Plunging Fiat sales leave its American future in doubt

Hardly anyone in America wants to buy a Fiat.

Fiat’s US sales are down 44% this year. The brand has sold just a third as many cars in 2018 as it did during the first six months of 2014, Fiat’s recent high-water mark. Americans bought far more Alfa Romeos than Fiats this year.

“You look at sales and wonder why the brand is still here,” said Rebecca Lindland, analyst for Cox Automotive.

The company sells four models in America: The Fiat 500, the 500L and 500X, which are three different vehicles, and the Spider. All are subcompact cars, which are falling out of favor with American customers.

As sales fall, Fiat Chrysler has pulled spending for its small car brand. The company made clear it wants to emphasize trucks and SUVs over sedans going forward. Fiat, Dodge and Chrysler brands are collectively slated to receive just 25% of of the company’s investment spending — the lion’s share will go to Ram and Jeep.

“Nobody is making much of any money on cars, especially small, cheap cars,” said Michelle Krebs, analyst for AutoTrader.

Fiat could face an additional hurdle: the Trump administration’s threat to impose tariffs on imported cars, particularly on those from Europe. That could significantly raise the price of Fiats — potentially the final straw for an automaker already moving in another direction.

Fiat rescued Chrysler from bankruptcy in 2009. The Italian brand returned to the US market two years later, following a three-decade absence.

The brand never took off in the United States.
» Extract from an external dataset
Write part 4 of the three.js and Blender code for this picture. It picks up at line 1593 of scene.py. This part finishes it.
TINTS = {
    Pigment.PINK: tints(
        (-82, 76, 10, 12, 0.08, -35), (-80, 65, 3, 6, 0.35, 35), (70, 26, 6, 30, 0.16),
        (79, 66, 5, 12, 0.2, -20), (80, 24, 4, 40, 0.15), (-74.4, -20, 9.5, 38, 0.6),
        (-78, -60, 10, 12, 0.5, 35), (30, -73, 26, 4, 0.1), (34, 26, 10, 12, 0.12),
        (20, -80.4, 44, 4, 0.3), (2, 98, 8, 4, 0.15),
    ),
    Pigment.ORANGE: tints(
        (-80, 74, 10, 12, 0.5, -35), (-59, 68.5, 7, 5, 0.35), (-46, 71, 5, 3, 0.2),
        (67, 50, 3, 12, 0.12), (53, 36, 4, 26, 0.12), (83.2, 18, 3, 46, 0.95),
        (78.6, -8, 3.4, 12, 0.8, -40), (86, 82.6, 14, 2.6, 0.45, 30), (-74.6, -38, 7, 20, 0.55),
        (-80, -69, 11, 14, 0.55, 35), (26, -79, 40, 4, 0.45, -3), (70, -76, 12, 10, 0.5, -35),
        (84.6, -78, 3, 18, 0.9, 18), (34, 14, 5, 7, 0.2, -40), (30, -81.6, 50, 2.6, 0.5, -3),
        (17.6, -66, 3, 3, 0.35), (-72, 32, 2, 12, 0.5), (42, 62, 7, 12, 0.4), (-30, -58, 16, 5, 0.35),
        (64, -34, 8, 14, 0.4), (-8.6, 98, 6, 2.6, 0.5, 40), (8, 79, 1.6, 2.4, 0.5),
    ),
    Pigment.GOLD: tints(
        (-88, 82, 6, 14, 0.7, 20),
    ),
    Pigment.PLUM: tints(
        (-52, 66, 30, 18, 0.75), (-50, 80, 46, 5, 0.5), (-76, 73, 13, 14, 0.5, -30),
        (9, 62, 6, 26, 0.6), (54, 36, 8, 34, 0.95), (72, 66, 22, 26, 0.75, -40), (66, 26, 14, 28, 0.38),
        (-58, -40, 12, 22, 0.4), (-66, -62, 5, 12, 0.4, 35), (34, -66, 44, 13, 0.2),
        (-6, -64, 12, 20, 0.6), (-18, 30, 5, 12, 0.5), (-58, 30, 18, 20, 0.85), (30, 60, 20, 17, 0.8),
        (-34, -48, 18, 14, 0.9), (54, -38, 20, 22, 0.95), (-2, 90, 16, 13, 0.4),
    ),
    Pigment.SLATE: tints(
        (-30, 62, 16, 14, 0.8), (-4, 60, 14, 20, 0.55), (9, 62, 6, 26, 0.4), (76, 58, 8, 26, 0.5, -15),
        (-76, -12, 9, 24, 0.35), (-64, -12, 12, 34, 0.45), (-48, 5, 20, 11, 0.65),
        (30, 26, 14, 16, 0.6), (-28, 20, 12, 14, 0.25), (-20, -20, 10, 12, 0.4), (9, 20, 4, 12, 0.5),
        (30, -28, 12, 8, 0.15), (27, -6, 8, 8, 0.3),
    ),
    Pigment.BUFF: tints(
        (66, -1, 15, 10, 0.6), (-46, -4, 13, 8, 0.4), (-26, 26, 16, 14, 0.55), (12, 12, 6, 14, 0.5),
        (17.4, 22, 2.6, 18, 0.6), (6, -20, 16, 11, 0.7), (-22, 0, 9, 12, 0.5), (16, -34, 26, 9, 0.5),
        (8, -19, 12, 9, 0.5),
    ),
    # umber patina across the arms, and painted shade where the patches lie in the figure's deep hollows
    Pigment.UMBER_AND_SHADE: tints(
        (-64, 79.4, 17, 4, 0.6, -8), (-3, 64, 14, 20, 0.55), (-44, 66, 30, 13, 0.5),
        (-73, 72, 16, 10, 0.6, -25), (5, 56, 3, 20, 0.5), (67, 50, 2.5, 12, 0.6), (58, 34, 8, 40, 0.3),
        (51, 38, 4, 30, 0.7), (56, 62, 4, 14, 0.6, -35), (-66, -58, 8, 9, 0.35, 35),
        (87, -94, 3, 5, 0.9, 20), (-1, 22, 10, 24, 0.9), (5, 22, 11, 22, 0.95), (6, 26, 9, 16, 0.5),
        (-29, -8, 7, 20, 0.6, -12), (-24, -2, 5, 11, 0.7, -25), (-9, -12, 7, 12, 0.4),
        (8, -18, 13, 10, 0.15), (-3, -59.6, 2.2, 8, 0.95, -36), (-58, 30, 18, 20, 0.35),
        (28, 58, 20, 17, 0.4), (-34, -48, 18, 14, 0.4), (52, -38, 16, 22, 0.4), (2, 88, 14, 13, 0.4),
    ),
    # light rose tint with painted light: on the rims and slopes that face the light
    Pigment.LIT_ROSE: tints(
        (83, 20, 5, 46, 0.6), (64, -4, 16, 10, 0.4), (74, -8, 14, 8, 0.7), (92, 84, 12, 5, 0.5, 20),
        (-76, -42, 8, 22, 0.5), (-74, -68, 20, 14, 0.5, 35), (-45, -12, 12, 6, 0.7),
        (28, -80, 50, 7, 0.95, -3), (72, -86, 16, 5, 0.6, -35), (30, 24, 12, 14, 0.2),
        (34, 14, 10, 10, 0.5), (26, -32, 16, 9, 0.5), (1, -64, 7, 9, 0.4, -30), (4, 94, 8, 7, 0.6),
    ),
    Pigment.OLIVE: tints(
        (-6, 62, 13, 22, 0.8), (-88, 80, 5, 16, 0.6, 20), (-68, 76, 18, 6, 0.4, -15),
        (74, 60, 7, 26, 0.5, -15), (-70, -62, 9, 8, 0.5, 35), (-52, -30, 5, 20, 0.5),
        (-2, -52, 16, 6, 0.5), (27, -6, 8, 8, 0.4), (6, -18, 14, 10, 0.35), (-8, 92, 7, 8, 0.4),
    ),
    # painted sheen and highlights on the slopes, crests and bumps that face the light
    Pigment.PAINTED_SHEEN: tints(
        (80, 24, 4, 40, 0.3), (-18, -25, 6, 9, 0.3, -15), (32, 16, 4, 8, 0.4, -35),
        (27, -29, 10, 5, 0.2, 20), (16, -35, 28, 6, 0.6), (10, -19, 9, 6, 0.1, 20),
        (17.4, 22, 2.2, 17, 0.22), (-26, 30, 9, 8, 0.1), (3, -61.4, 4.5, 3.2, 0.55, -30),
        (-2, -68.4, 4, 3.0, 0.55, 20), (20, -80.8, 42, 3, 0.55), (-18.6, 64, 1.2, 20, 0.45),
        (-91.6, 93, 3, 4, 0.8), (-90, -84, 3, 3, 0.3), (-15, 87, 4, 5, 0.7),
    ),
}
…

Without, much demand or commitment from the company, many dealers probably don’t want to continue giving their own resources and floor space to selling Fiats.

“There’s not the demand for cars and there’s not much profit in them, especially for dealers,” said Krebs.

But the dealers have paid the dealership rights, and made investments to sell the brand. The company’s decision whether or not to kill the Fiat brand in the United States may come down to the dealership math.

“It could all depend on how much it is to buy them out,” said Lindland. “If you’re sitting there as a dealer, you’ll want some sort of reparations.”

Only 13 American dealerships sell Fiat as their only Fiat Chrysler brand. Most of Fiat’s nearly 400 US dealerships also sell Chryslers, Dodges, Jeeps and Rams. About 100 sell Alfa Romeos.